Оказывается, женщина сама хорошо знает, что делать с ребёнком, если ей не мешать и ничего ей не советовать. Подсказывает материнская интуиция, выработанная миллионами женщин за миллионы лет. И не случайно у бестселлера подзаголовок – «принцип преемственности». Намёк на связующую нить поколений.
О том, как дела обстоят в странах цивилизованных под руководством обласканных авторитетов, специалистов и учёных, я писать не буду, чтобы самому не расстраиваться и Вас до слёз не доводить. Приведу лишь слова Гамлета: «Порвалась дней связующая нить…»
Теперь об открытии.
Год рядом с матерью Жан назвала «ручным периодом». Открытие состоит в том, что такой «ручной период» необходим для нормального развития ребёнка. За девять месяцев беременности организм ребёнка к организму матери привык и привязался. А его взяли и отвязали. Далее, по причине малости и слабости своей, находиться одному ребёнку и трудно, и обидно, и одиноко. Ребёнку необходимо подпитываться энергией и теплом большого и сильного тела матери. И ещё (а это особенно важно для мальчиков): только избыв за год жёсткую зависимость от матери, ребёнок может получить независимость от неё. Пройдёт год «ручного периода», и начнёт мальчик смело отползать от мамы всё дальше и дальше. Сможет заползти на вершины гор, забраться в глубину джунглей (подобно Жан), нырнуть в Марианскую впадину, улететь в Космос.

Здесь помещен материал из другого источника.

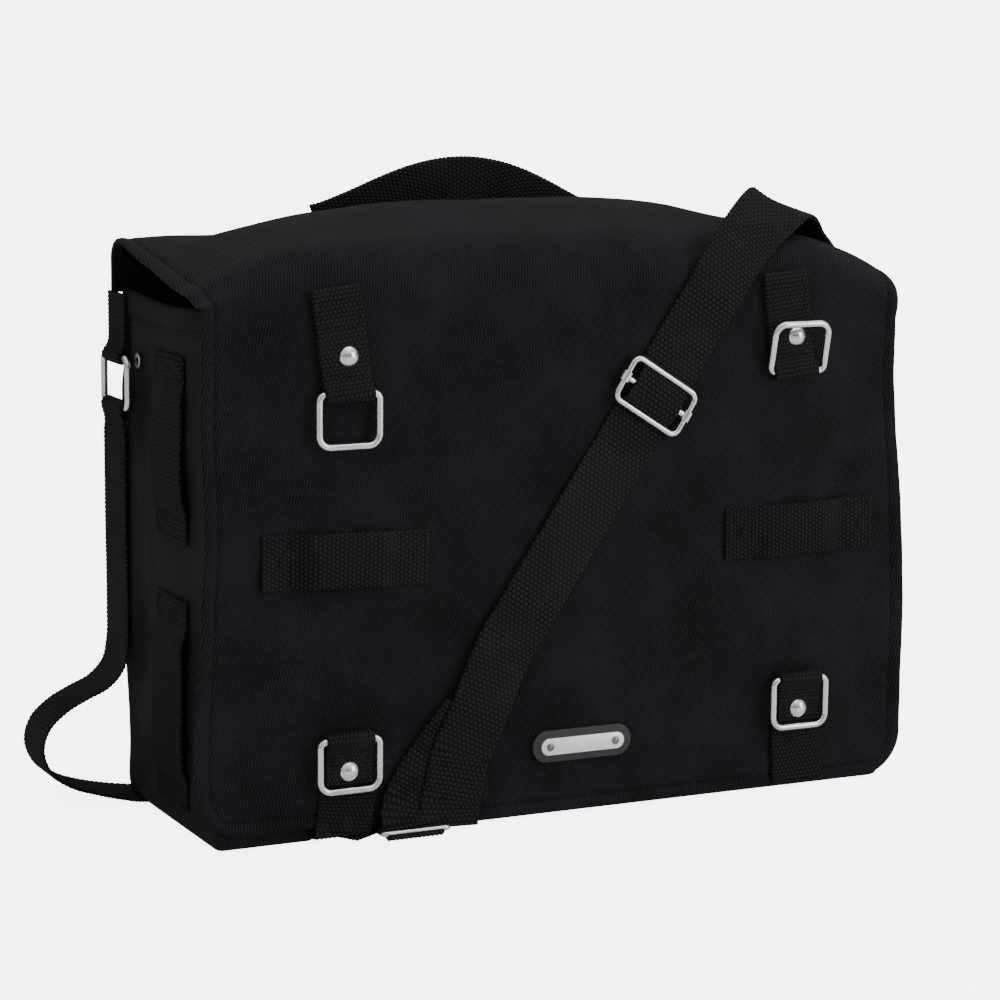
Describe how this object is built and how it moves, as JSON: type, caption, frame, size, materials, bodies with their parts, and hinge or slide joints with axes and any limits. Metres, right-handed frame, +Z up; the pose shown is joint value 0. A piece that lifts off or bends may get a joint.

Если же жёсткая зависимость от матери не была избыта, то картину видим мы печальную. Тридцатилетний или сорокалетний мальчик сидит у маминой юбки, слушается её во всём, а когда мама покидает этот мир, что делать дальше мальчик не знает.
Открытие номер три относится уже не к младенцам, не мальчикам и девочкам, адресовано оно взрослым мужчинам и женщинам, которые живут не в джунглях Латинской Америки, а в городах.
Галина Шаталова – женщина и замечательная, и примечательная, и героическая. В каждой новой своей книжке о естественном оздоровлении человеческого организма Галина Сергеевна настоятельно рекомендовала пленникам «каменных джунглей» не сидеть в четырёх стенах, а прямо с утра выбегать к огромным энергоносителям: к солнцу, к морю, к реке. Забираться на гору, гулять по лесу. Наполнять себя энергиями Природы. Так же, как младенец недостающую ему энергию получает от тела биологической матери, взрослый человек должен каждодневно получать от энергоёмкой сети – Матери Природы.
Если же работать только от батарейки, которая внутри, то хватит её недолго. Если же работать от сети, то, как утверждал Арсений Тарковский: «А я из тех, кто выбирает сети//Когда идёт бессмертье косяком…» Такие люди живут, пока не надоест.
Один из мистических посланников Космоса – Лао Цзы – сравнивал себя с «нерождённым младенцем, который кормится от Матери». Этой Матерью была Вселенная, и духовная связь их не была надорвана.